DSMok1 wrote:What would you inform it with?

So what I was trying to say was that it might not need to be informed. What if we start trying values, and discover that there is a pretty smooth curve on how well the regressions fit cross validation plotted against the new "prior". And let's further assume that results across different seasons lead to similar results. Then you have, in essence, discovered the prior experimentally rather than theoretically.

mysticbb · Post #38 » by **mysticbb** » Sun Jun 5, 2011 7:38 am

floppymoose, you would basically add a "residuum" to that, it would turn into an overfitting problem.

Dsmok1 and Paydro are right here, we need to have informations about the replacement level in order to get valid results for the rest of the players. So far using the average value is a good first guess.

Post #39 » by **floppymoose** » Sun Jun 5, 2011 8:01 am

I certainly see how it could be overfitting. That's why I was suggesting trying different seasons and seeing how stable the answer was. If it was pretty stable, that's pretty suggestive.

mysticbb · Post #40 » by **mysticbb** » Sun Jun 5, 2011 12:08 pm

But for that you need a couple of season full of data to make such an experiment. And even then I would argue that the results will likely differ or you might even get absurd contradicting values due to the overfitting problem.

Thus the approach by Dsmok1 seems to be the more reasonable one.
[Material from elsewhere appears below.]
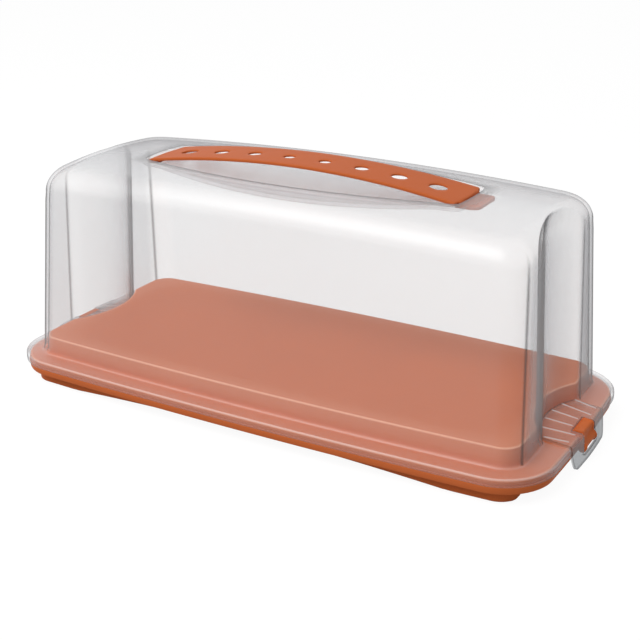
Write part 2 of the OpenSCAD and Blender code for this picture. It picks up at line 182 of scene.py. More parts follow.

If I look at the players with less than 164 minutes during the season (2 min * 82 = 164), I get in average -3.12. When I look at the correlation I get a 0.53 correlation coefficient for players with above 164 minutes, and only 0.08 for all players below between my SPM value and RAPM from 2006 to 2011. The thing is the correlation coefficient doesn't get much better with increased minutes as the 0.53. It is 0.54 for more than 410 minutes, 0.55 for more than 820 minutes and than it stays constant at 0.55.